### Given records

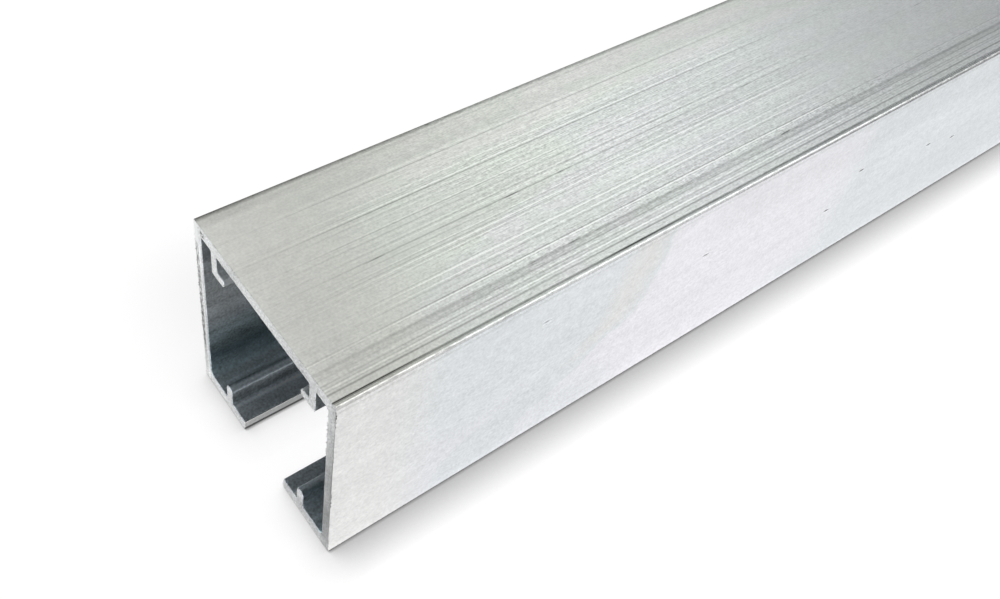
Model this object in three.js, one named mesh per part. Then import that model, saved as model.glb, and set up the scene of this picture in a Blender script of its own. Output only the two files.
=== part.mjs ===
// Top-hung sliding-door track: one length of extruded aluminium with a square, slotted C section.
// Units are millimetres. The track lies slot down on its two flanges, with its length along X,
// and the origin is under its middle, at the level that the flanges rest on.
import * as THREE from "three";

// The length as cut, and the outside of the section.
const LENGTH = 1000;
const WIDTH = 40;
const HEIGHT = 40;

// Wall thicknesses.
const SIDE_WALL = 2;
const TOP_WEB = 2.3;
const FLANGE = 2.3;

// The slot between the flanges, in which the trolley's hanger bolt travels.
const SLOT_WIDTH = 12.6;

// The rails: one upright rib on each flange, with a fully rounded crest for a grooved wheel.
const RAIL_GAUGE = 22.8; // from rail centre to rail centre
const RAIL_THICKNESS = 1.8;
const RAIL_HEIGHT = 3.9; // from the flange up to the crest

// The hooks: L-shaped legs under the web, with their feet turned towards the middle.
const HOOK_CHANNEL = 3.2; // clear width from the side wall to the leg
const HOOK_LEG = 1.6; // thickness of the leg
const HOOK_GAP = 3.5; // clear height from the web down to the foot
const HOOK_FOOT = 1.6; // thickness of the foot
const HOOK_REACH = 2.1; // how far the foot reaches past the leg

// Radii of the die's corners.
const TOP_CORNER_R = 0.8;
const BOTTOM_CORNER_R = 0.6;
const WEB_FILLET_R = 0.6; // inside, from side wall to web
const FLANGE_FILLET_R = 1.2; // inside, from side wall to flange
const ROOT_FILLET_R = 0.4; // at the foot of each rail and the top of each hook
const SLOT_EDGE_R = 0.35;
const HOOK_HEEL_R = 0.5;
const HOOK_TOE_R = 0.6;

// Each rounded corner is an arc of twice this many flats.
const ARC_STEPS = 4;

const ALUMINIUM = new THREE.MeshStandardMaterial({
  name: "mill_finish_aluminium",
  color: 0xc6c8c5,
  roughness: 0.38,
  metalness: 1,
});

// A corner of the section's outline: where its two sides would meet, and the arc that rounds it.
function corner(x, y, radius) {
  return { at: new THREE.Vector2(x, y), radius };
}

// The corners of one half of the section, from the outer top corner round to the root of the hook.
// x is the distance from the middle plane, and y is the height above the floor.
function halfSectionCorners() {
  const outerX = WIDTH / 2;
  const wallX = outerX - SIDE_WALL;
  const webY = HEIGHT - TOP_WEB;
  const slotX = SLOT_WIDTH / 2;
  return [
    corner(outerX, HEIGHT, TOP_CORNER_R),
    corner(outerX, 0, BOTTOM_CORNER_R),
    corner(slotX, 0, SLOT_EDGE_R),
    corner(slotX, FLANGE, SLOT_EDGE_R),
    ...railCorners(),
    corner(wallX, FLANGE, FLANGE_FILLET_R),
    corner(wallX, webY, WEB_FILLET_R),
    ...hookCorners(wallX - HOOK_CHANNEL, webY),
  ];
}

// The rail stands on the flange, and its two crest arcs meet in a half circle.
function railCorners() {
  const innerX = (RAIL_GAUGE - RAIL_THICKNESS) / 2;
  const outerX = innerX + RAIL_THICKNESS;
  const crestY = FLANGE + RAIL_HEIGHT;
  const crestR = RAIL_THICKNESS / 2;
  return [
    corner(innerX, FLANGE, ROOT_FILLET_R),
    corner(innerX, crestY, crestR),
    corner(outerX, crestY, crestR),
    corner(outerX, FLANGE, ROOT_FILLET_R),
  ];
}

// The hook hangs from the web: down the outer side of its leg, round its foot and back up inside.
function hookCorners(legOuterX, webY) {
  const legInnerX = legOuterX - HOOK_LEG;
  const toeX = legInnerX - HOOK_REACH;
  const footTopY = webY - HOOK_GAP;
  const footUnderY = footTopY - HOOK_FOOT;
  return [
    corner(legOuterX, webY, ROOT_FILLET_R),
    corner(legOuterX, footUnderY, HOOK_HEEL_R),
    corner(toeX, footUnderY, HOOK_TOE_R),
    corner(toeX, footTopY, HOOK_TOE_R),
    corner(legInnerX, footTopY, ROOT_FILLET_R),
    corner(legInnerX, webY, ROOT_FILLET_R),
  ];
}

// The other half of the section, in the order that carries the outline on round.
function mirrored(corners) {
  return corners.map(({ at, radius }) => corner(-at.x, at.y, radius)).reverse();
}

// Draws one corner onto the path, as a straight line up to an arc that touches both sides.
function addRoundedCorner(path, before, { at, radius }, after) {
  const arriving = at.clone().sub(before.at).normalize();
  const leaving = after.at.clone().sub(at).normalize();
  const turn = Math.atan2(arriving.cross(leaving), arriving.dot(leaving));
  const setback = radius * Math.tan(Math.abs(turn) / 2);
  const start = at.clone().addScaledVector(arriving, -setback);
  const towardsCentre = new THREE.Vector2(-arriving.y, arriving.x).multiplyScalar(Math.sign(turn));
  const centre = start.clone().addScaledVector(towardsCentre, radius);
  const startAngle = start.clone().sub(centre).angle();
  path.absarc(centre.x, centre.y, radius, startAngle, startAngle + turn, turn < 0);
}

// A closed shape through the corners, each one rounded by its own radius.
function roundedShape(corners) {
  const shape = new THREE.Shape();
  corners.forEach((here, i) => {
    const before = corners.at(i - 1);
    const after = corners[(i + 1) % corners.length];
    addRoundedCorner(shape, before, here, after);
  });
  shape.closePath();
  return shape;
}

// The section as the die leaves it, the same on both sides of the middle plane.
function trackSection() {
  const half = halfSectionCorners();
  return roundedShape([...half, ...mirrored(half)]);
}

// The extrusion itself, square-cut at both ends, turned from the section's plane to lie along X.
function trackProfile() {
  const geometry = new THREE.ExtrudeGeometry(trackSection(), {
    depth: LENGTH,
    bevelEnabled: false,
    curveSegments: ARC_STEPS,
  });
  geometry.translate(0, 0, -LENGTH / 2);
  const profile = new THREE.Mesh(geometry, ALUMINIUM);
  profile.name = "track_profile";
  const across = new THREE.Vector3(0, 1, 0);
  const up = new THREE.Vector3(0, 0, 1);
  const along = new THREE.Vector3(1, 0, 0);
  profile.quaternion.setFromRotationMatrix(new THREE.Matrix4().makeBasis(across, up, along));
  return profile;
}

const track = new THREE.Group();
track.name = "sliding_door_track";
track.add(trackProfile());

export default track;
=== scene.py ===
import math

import bmesh
import bpy
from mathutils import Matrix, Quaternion, Vector


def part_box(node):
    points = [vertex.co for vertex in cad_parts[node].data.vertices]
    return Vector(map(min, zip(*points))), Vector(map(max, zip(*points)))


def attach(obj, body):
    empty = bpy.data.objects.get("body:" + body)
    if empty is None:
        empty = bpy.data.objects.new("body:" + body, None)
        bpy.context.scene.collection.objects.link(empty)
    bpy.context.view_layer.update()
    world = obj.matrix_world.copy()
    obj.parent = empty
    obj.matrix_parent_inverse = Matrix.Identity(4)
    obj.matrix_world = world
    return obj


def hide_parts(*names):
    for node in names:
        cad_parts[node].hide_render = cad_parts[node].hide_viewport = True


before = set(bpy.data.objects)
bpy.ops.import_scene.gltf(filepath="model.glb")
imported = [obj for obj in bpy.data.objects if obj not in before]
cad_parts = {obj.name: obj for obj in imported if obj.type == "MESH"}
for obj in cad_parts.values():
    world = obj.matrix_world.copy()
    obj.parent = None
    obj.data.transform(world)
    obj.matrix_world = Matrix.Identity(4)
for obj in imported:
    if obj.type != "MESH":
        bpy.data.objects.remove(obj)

bl_info = {
    "name": "Sliding-door track",
    "version": (1, 0, 0),
    "blender": (4, 5, 0),
    "location": "3D View > Sidebar > Track",
    "description": "Dresses a packed length of extruded aluminium track and sets its stage",
    "category": "Object",
}

MM = 0.001
TRACK = "track_profile"

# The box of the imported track, in metres: its length lies along X and its section across Y and Z.
# Its near side is the one at -Y, and its far side the one at +Y.
LOWEST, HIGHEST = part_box(TRACK)
HALF_LENGTH = (HIGHEST.x - LOWEST.x) / 2
HALF_WIDTH = (HIGHEST.y - LOWEST.y) / 2
HALF_HEIGHT = (HIGHEST.z - LOWEST.z) / 2
MIDDLE_Z = LOWEST.z + HALF_HEIGHT
SAME_PLACE = 0.001 * MM

# The sawn ends, the sides and the top in millimetres, in which all marks on the metal are placed.
END = HALF_LENGTH / MM
SIDE = HALF_WIDTH / MM
TOP = HIGHEST.z / MM

# The section's own sizes, in millimetres.
WALL = 2
WEB = 2.3
FLANGE = 2.3
SLOT_HALF_WIDTH = 6.3
RAIL_MIDDLE = 11.4
RAIL_INNER = RAIL_MIDDLE - 0.9
RAIL_OUTER = RAIL_MIDDLE + 0.9
FOOT_CORNER = 0.6
TOP_CORNER = 0.8

# How far from a sawn end the rings of the mesh lie before they settle to an even step.
END_RINGS = (0, 0.12, 0.18, 0.6, 2, 9)

# The shallow groove that the die leaves along the near top edge: its place across the track, half
# its width, and the mesh lines that shape it.
EDGE_GROOVE = -18.95
GROOVE_HALF_WIDTH = 0.19
GROOVE_POINTS = (-0.19, -0.1, 0, 0.1, 0.17)

# Knocks that the track has picked up: the place along it, the face across it and the height.
KNOCKS = (
    (-379.6, -20, 24.7), (-354, -20, 19.6), (-343.7, -20, 17.1), (-386, -20, 16.8),
    (-424, -20, 26), (-462, -20, 33), (118, -20, 12),
    (-210, 20, 28), (65, 20, 9), (304, 20, 31),
)
KNOCK_MARK = "knocked"
KNOCK_RADIUS = 0.6

# The rings of the mesh round a knock. A knock is a round pit in space that is narrowed by so much
# along the track, which makes it longer than it is high.
KNOCK_RINGS = (-1.6, -0.8, 0, 0.8, 1.6)
KNOCK_NARROWING = (0.36, 1, 1)

# The size of the relief's die lines, and of the raggedness along the sawn edges.
LINE_WIDTH = 0.5
LINE_LENGTH = 90
RAGGED_SIZE = 0.7

# The knot of burr where the saw has turned the far top corner over: its place in metres, its reach,
# its crumbs and their scale. Along the edges only a share of the steps has a crumb.
BURR_KNOT = (LOWEST.x, 17.4 * MM, 38.6 * MM)
KNOT_SIZE = 0.6
KNOT_CRUMBS = 16
KNOT_CRUMB_SCALE = 1.3
SHARE_OF_CRUMBS = 0.35


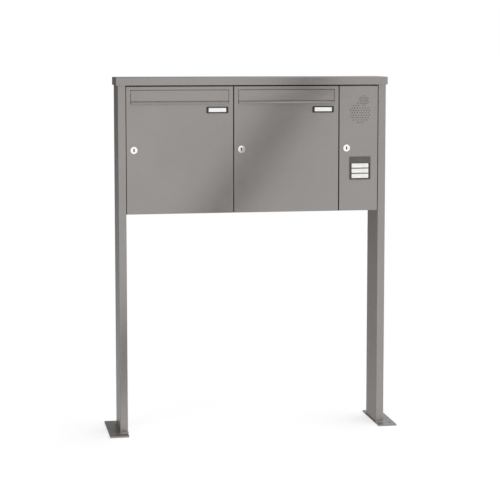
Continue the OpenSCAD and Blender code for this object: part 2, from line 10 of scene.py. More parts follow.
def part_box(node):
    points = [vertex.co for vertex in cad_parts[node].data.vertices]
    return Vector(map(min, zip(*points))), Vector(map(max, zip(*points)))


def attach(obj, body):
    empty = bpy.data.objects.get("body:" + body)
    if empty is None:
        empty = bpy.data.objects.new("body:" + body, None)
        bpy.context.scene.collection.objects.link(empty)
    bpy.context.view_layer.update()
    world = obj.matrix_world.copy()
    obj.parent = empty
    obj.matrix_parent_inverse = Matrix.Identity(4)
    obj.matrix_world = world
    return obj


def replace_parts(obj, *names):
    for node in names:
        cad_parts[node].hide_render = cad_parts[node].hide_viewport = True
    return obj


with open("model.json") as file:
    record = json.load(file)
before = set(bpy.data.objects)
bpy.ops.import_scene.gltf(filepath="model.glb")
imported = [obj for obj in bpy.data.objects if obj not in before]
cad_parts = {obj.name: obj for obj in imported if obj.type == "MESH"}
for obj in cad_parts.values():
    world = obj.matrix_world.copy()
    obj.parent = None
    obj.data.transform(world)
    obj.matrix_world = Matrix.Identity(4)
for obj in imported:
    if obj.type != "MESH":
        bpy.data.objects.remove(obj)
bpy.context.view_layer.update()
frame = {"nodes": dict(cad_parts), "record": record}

MM = 0.001

# ---- camera ---------------------------------------------------------------------------------------

CAMERA_AT = (-0.9797, -5.3545, 1.3228)
CAMERA_YAW = 10.37      # degrees, turned from +Y towards +X
CAMERA_PITCH = 5.52     # degrees, downwards
CAMERA_LENS = 112.77    # millimetres
CAMERA_SENSOR = 36.0    # its width in millimetres
CAMERA_SHIFT = -0.10
CAMERA_FAR = 200.0

# ---- light ----------------------------------------------------------------------------------------

ROOM_LIGHT = 1.25
# The studio's unlit side, behind the unit and to its left. In degrees: its middle's azimuth, from +Y
# towards +X, and elevation, then how far round that it is fully dark, and where it ends
DARK_AZIMUTH = -55.0
DARK_ELEVATION = 8.0
DARK_INNER = 53.0
DARK_OUTER = 83.0
DARK_LIGHT = 0.12
# Below the horizon the unlit side brightens again, between two sines of the angle below it
BOUNCE_FROM = 0.03
BOUNCE_TO = 0.22
BOUNCE_LIGHT = 0.52
FLOOR_REACH = 3.0       # of the pale floor, in front of the unit and to its sides
FLOOR_BEHIND = 0.9
FLOOR_GLOW = 0.64
# A long dark flag in front of the unit, seen only as a soft diagonal band in the coat
FLAG_LOW = (-0.525, 0.0)        # x and z of its lower end
FLAG_HIGH = (0.44, 1.43)
FLAG_WIDTH = 0.12
FLAG_AHEAD = 0.45       # of the doors


# ---- node helpers ---------------------------------------------------------------------------------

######

Only the number is wanted: how many lines above include the word "names"?

--- Written answer ---
4